The three are believed to be part of the leadership of the M23 rebel group

The sanctions come as a new cycle of unrest continues in the DRC

CNN  — 

The past three weeks of U.N. Security Council meetings have culminated in the sanctioning of the three men accused of being part of the M23, a rebel group accused of recruiting child soldiers to commit massacres and rapes in the Democratic Republic of the Congo.

Two of the men were hit with sanctions on Friday, the other one got the penalties on November 12.

The three men, Innocent Kaina, Baudouin Ngaruye and Sultani Makenga are part of the leadership of the M23 rebel group, the United Nations says, and are currently entrenched in the far eastern portion of the Democratic Republic of the Congo, an area not only known for its immense beauty but also immense store of raw materials, such as copper, diamonds, and gold.

According to Human Rights Watch, the three are responsible for recruiting child soldiers, some as young as eight years old.

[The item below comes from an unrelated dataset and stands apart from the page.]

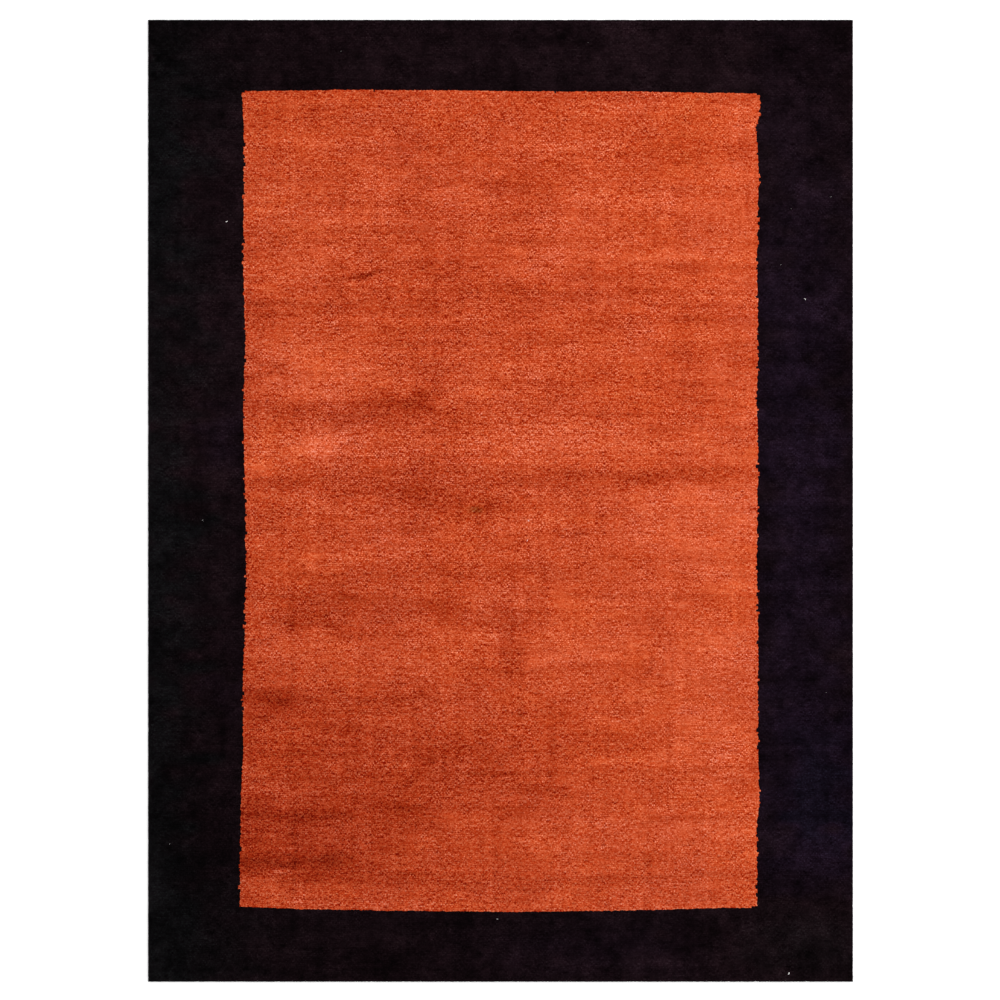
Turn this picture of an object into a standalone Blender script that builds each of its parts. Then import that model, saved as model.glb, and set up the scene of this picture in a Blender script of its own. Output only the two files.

They are also known for leading massacres, rapes, and attacking civilians, the advocacy agency said.

The sanctions on the three men include freezing assets and travel bans.

Makenga is responsible for ordering rapes and sexual assaults against women and children in an effort to, “consolidate control,” the U.N. said. He headed campaigns of forced recruitment of children that led to “killing, maiming, and injuring scores of children,” the U.N. said.

He was also involved in the Kiwandja Massacre in November 2008, where 67 civilians, mostly young men, were murdered in north eastern Congo, the United Nations says.

Ngaruye “has committed killing, maiming and abductions, often targeting women” and “he gave the orders to kill all men in Shalio village of Walikale,” the United Nations says.

Kaina is accused of a series of abuses, mostly in 2004.

The sanctions come as a new cycle of unrest continues in eastern DR Congo. The area has been embroiled in violence since 1994, when Hutu forces crossed the border from Rwanda fearing reprisals after the genocide in that country.

The M23 group was named for a peace deal of March 23, 2009, which it accuses the government of violating. The soldiers, mostly Tutsis, became part of the national army through that accord.

However, they broke away from the Congolese army in April, complaining they weren’t being promoted as promised, and because of a lack of pay and poor conditions.